Lula foi condenado por NOVE JUÍZES - um singular, três desembargadores do TRF-4, e cinco ministro do STJ - e ainda é réu em sete processos penais.].


Na prática, esses valentes e aqueles que aderem às suas teses estão criando as condições básicas para um Estado autoritário. Se será de direita, de esquerda ou de coisa nenhuma, bem, que diferença faz? Autoritários se estreitam no abraço insano do ódio à democracia. Até cheguei a supor que se conseguiria criar no Brasil uma direita realmente liberal, que tivesse a democracia como imperativo categórico e que não cedesse à tentação mais óbvia e corriqueira na política: a instrumentalização das regras para criar o “direito penal do inimigo”, “para o inimigo” e, por consequência, para os amigos.  Mas eu estava errado. Não temos isso. Quem sabe um dia… Mas isso não é uma esperança; trata-se apenas de exercitar uma possibilidade. Adiante.

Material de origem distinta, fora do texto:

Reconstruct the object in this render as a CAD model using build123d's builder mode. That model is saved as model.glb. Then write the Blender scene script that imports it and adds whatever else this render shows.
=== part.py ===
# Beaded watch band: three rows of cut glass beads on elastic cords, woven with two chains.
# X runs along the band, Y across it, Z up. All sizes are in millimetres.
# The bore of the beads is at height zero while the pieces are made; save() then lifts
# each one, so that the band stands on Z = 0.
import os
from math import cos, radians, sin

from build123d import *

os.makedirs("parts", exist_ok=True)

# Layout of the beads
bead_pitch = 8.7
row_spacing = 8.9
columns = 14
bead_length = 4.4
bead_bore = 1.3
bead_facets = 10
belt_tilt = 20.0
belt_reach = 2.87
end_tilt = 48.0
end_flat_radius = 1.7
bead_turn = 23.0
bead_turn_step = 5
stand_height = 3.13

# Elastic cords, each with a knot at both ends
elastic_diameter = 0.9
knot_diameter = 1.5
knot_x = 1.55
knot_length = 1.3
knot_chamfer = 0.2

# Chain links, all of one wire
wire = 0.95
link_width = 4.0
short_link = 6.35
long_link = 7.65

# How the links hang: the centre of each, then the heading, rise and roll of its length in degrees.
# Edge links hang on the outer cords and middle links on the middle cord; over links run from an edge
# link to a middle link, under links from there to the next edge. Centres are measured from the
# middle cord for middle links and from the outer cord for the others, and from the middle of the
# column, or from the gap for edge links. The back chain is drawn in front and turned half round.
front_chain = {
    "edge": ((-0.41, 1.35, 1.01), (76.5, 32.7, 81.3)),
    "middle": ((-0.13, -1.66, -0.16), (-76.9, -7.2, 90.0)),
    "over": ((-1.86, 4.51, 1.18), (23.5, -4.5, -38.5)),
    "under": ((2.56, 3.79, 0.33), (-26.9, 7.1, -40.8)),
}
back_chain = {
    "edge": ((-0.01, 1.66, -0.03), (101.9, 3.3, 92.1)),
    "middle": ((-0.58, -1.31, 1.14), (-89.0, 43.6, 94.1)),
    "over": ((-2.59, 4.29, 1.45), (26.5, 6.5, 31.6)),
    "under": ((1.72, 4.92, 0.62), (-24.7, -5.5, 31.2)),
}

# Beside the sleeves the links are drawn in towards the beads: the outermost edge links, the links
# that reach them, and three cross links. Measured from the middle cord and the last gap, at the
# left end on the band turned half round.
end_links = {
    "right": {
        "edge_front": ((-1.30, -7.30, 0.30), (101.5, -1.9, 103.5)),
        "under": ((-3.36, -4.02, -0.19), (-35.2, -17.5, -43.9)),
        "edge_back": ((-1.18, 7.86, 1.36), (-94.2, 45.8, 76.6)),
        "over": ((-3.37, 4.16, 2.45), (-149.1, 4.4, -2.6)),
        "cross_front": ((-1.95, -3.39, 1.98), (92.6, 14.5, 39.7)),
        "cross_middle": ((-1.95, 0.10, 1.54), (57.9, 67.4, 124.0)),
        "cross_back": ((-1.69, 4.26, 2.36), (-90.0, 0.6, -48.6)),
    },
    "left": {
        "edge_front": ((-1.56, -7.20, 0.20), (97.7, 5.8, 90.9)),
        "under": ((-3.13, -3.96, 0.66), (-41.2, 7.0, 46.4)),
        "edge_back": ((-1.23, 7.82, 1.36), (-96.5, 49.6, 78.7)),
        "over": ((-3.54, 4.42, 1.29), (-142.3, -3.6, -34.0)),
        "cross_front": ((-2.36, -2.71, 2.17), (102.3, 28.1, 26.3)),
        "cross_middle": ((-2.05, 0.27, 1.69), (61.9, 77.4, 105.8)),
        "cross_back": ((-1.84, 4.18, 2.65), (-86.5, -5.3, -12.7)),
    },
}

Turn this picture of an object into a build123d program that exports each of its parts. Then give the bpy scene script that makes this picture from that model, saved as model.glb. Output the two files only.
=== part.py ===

Destaco, ente os 10 pontos fulcrais de que trata Lênio, o item 7, que transcrevo: “Olhando com mais cuidado e sem fanatismo, os adeptos da prisão em segundo grau veriam que nós, defensores da constitucionalidade do artigo 283 do CPP, jamais falamos que prisões estão proibidas. Tendo os requisitos da preventiva, deve a pessoa responder ao processo presa. Isso não mudou nem mesmo em 2009.


Esse ponto é fundamental. É uma falácia, uma mentira, uma vigarice essa história de que o cumprimento da Constituição levaria para a rua pedófilos, traficantes e toda sorte de monstros.[???] Os Artigos 312 e 319 do Código de Processo Penal continuam em plena vigência, como estavam antes. Havendo os motivos para a prisão preventiva e para as medidas cautelares, nada impede que condenados em segunda instância, antes do trânsito em julgado, ou fiquem presas ou tenham seus movimentos tolhidos por medidas inferiores à prisão, mas, ainda assim, restritivas da liberdade.

Esse é um argumento terrorista. É só mais uma maneira de tentar ganhar o debate no berro.

Blog do Reinaldo Azevedo

[LEMBRETE: gostem ou não, a ministra Cármen Lúcia  tem o DIREITO de manter na íntegra a pauta para o mês de abril.
Quanto a pauta de MAIO continua sendo a definição dos assuntos de exclsuvia competência da presidente do STF.]